Bus passenger flow prediction is a critical component of advanced transportation information system for public traffic management, control, and dispatch. With the development of artificial intelligence, many previous studies attempted to apply machine learning models to extract comprehensive correlations from transit networks to improve passenger flow prediction accuracy, given that the variety and volume of traffic data have been easily obtained. The passenger flow on a station is highly affected by various factors such as the previous time step, peak hours or nonpeak hours, and extracting the key features from the data is essential for a passenger flow prediction model.
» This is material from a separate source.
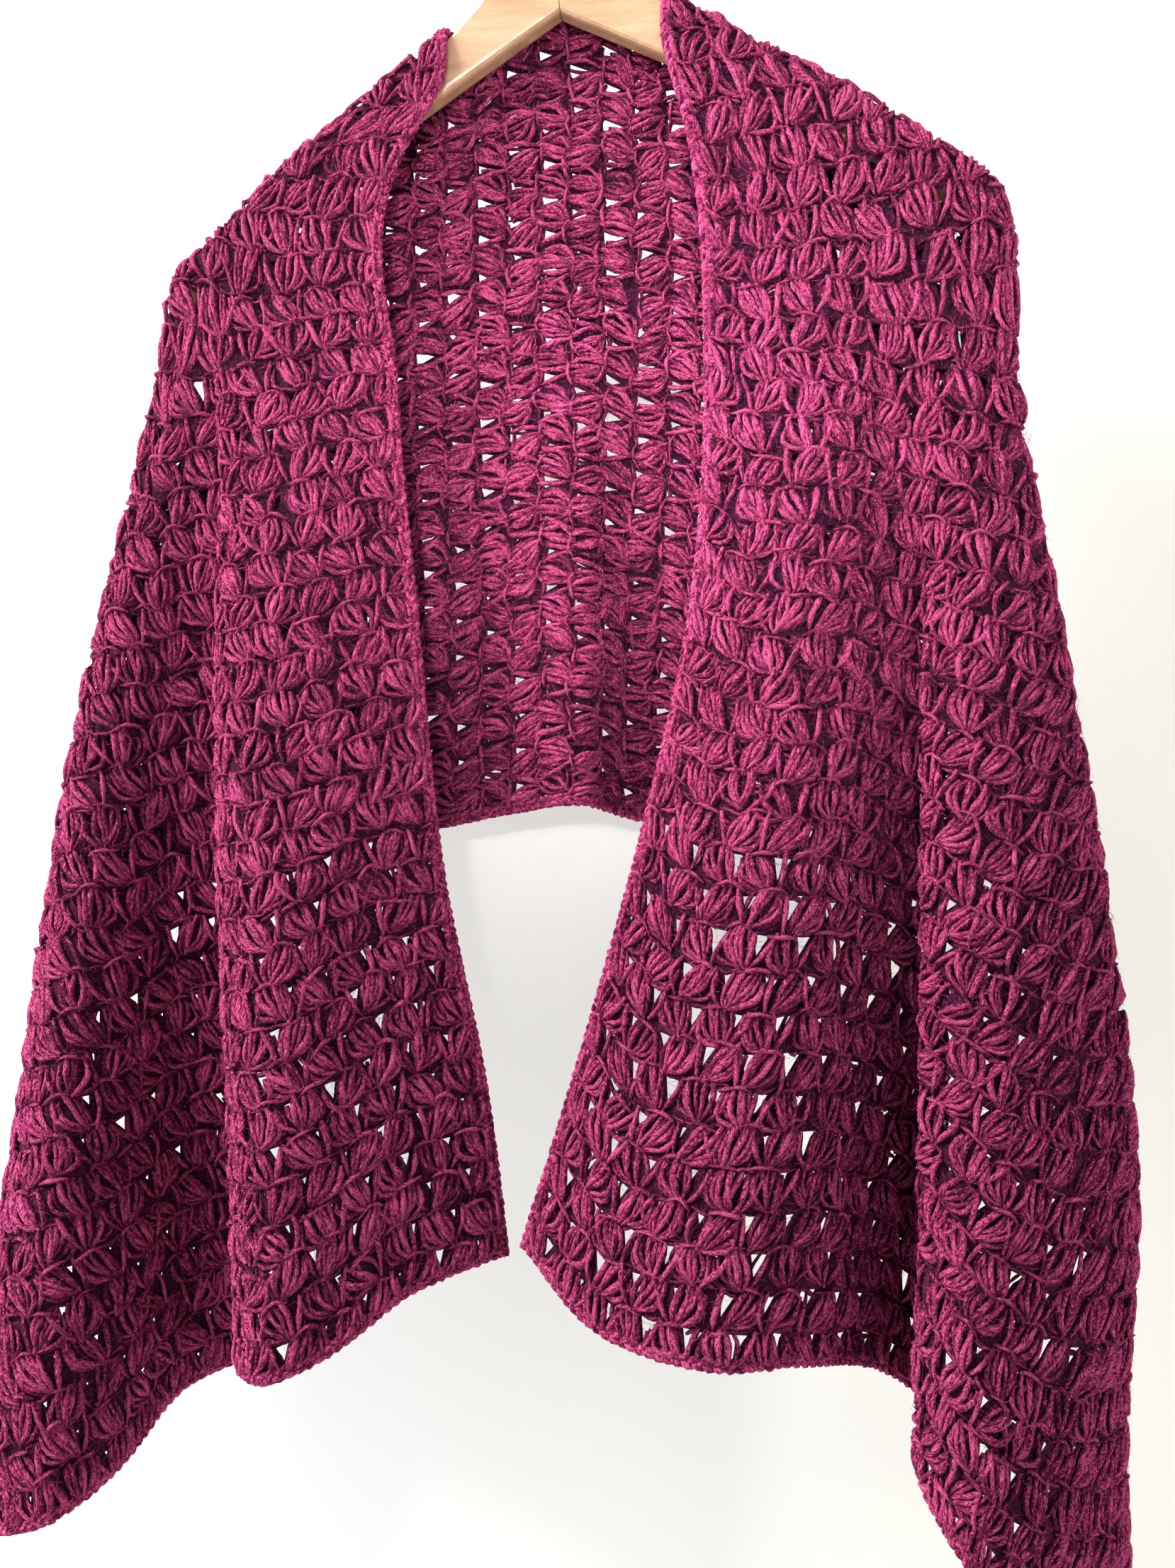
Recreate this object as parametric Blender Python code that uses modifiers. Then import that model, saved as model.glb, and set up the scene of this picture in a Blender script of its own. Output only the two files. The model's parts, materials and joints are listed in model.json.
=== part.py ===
"""Crocheted rectangular shawl draped over a wooden clothes hanger.

Metres, +Z up, +X to the right as seen from the front, the front faces -Y.
The origin is the seat of the hook, where the hanger rests on a rail. Tables are in millimetres.
"""
import math

import bmesh
import bpy
import numpy as np
from mathutils import Matrix, Vector

MM = 0.001

# hanger
TILT = math.radians(3.2)  # it hangs with its left end lower, since the two sides aren't equally heavy
WOOD_THICK = 13.0
WOOD_ROUND = 3.5
MITRE_GAP = 0.4
ARM_END = 222.0
# out: distance from the middle; low and high: the lower and upper edge of the wood
ARM = (
    dict(out=0.0, low=-125.0, high=-72.0),
    dict(out=9.0, low=-130.0, high=-74.0),
    dict(out=20.0, low=-136.0, high=-85.0),
    dict(out=32.0, low=-142.7, high=-100.5),
    dict(out=45.0, low=-150.0, high=-115.5),
    dict(out=60.0, low=-158.5, high=-129.5),
    dict(out=85.0, low=-172.8, high=-148.0),
    dict(out=120.0, low=-194.0, high=-170.5),
    dict(out=160.0, low=-220.0, high=-198.0),
    dict(out=195.0, low=-245.5, high=-225.0),
    dict(out=212.0, low=-259.0, high=-239.0),
    dict(out=ARM_END, low=-264.0, high=-249.0),
)
NECK_OUT = dict(left=62.0, right=55.0)  # where the neck edge crosses each arm

# hook
WIRE = 4.4
HOOK_RADIUS = 20.0  # inside
STEM_FOOT = -71.4  # just clear of the wood

# cloth
WALL = 3.6
SEAM_GAP = 0.6
SEAM_TURN = 1.9  # between the back and a side, where the cloth also turns
EDGING_WIDE = 7.0
EDGING_THICK = 5.2
CREST_RISE = 4.8  # the middle of the wall above the top of the wood
FACE_OUT = WOOD_THICK / 2 + 3.9  # the middle of the wall in front of the middle of the wood
DROPS = (0.12, 0.3, 0.5, 0.7, 0.87, 1.0)  # shares of the way from the arm down to the short end
HEM_DROP = 0.5  # where the hem leaves the back and goes on down the side

# One row per fold line of a front, from the neck edge round to the rear edge.
# across: along the cloth from the neck edge; out: where it crosses the arm; foot: height of the short end
# x and y: where it is at each of the DROPS
RIGHT_FOLDS = (
    dict(name="edge", across=0, out=55, foot=-779, x=(75, 85, 78, 50, 19, -7), y=(-12, -16, -22, -32, -42, -50)),
    dict(name="inner", across=50, out=92, foot=-815, x=(105, 115, 105, 80, 53, 36), y=(-13, -22, -36, -50, -62, -68)),
    dict(name="crest", across=92, out=126, foot=-822, x=(136, 142, 132, 115, 100, 90), y=(-14, -26, -42, -62, -78, -85)),
    dict(name="slope", across=132, out=154, foot=-826, x=(161, 162, 157, 146, 139, 135), y=(-14, -22, -34, -48, -60, -65)),
    dict(name="valley", across=182, out=176, foot=-850, x=(180, 181, 182, 183, 182, 180), y=(-14, -15, -16, -16, -16, -16)),
    dict(name="pocket", across=214, out=188, foot=-874, x=(193, 199, 205, 209, 209, 207), y=(-14, -13, -10, -8, -7, -8)),
    dict(name="lip", across=254, out=198, foot=-875, x=(204, 201, 198, 195, 192, 190), y=(-14, -18, -28, -43, -54, -60)),
    dict(name="ridge", across=300, out=208, foot=-908, x=(219, 221, 220, 218, 213, 209), y=(-13, -25, -43, -63, -77, -84)),
    dict(name="outer", across=345, out=217, foot=-945, x=(235, 247, 255, 257, 251, 248), y=(-9, -20, -35, -50, -60, -64)),
    dict(name="side", across=400, out=222, foot=-965, x=(246, 266, 289, 303, 295, 291), y=(1, -2, -5, -10, -15, -20)),
    dict(name="heel", across=430, out=218, foot=-966, x=(241, 261, 284, 304, 302, 300), y=(14, 20, 22, 16, 8, -4)),
    dict(name="rear", across=455, out=206, foot=-960, x=(224, 240, 262, 292, 299, 306), y=(18, 28, 34, 33, 26, 10)),
)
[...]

Although the neural networks,
k
-nearest neighbor, and some deep learning models have been adopted to mine the temporal correlations of the passenger flow data, the lack of interpretability of the influenced variables is still a big problem. Classical tree-based models can mine the correlations between variables and rank the importance of each variable. In this study, we presented a method to extract passenger flow of different routes on the station and implemented a XGBoost model to find the contributions of variables to the prediction of passenger flow. Comparing to benchmark models, the proposed model can reach state-of-the-art prediction accuracy and computational efficiency on the real-world dataset. Moreover, the XGBoost model can interpret the predicted results. It can be seen that period is the most important variable for the passenger flow prediction, and so the management of buses during peak hours should be improved.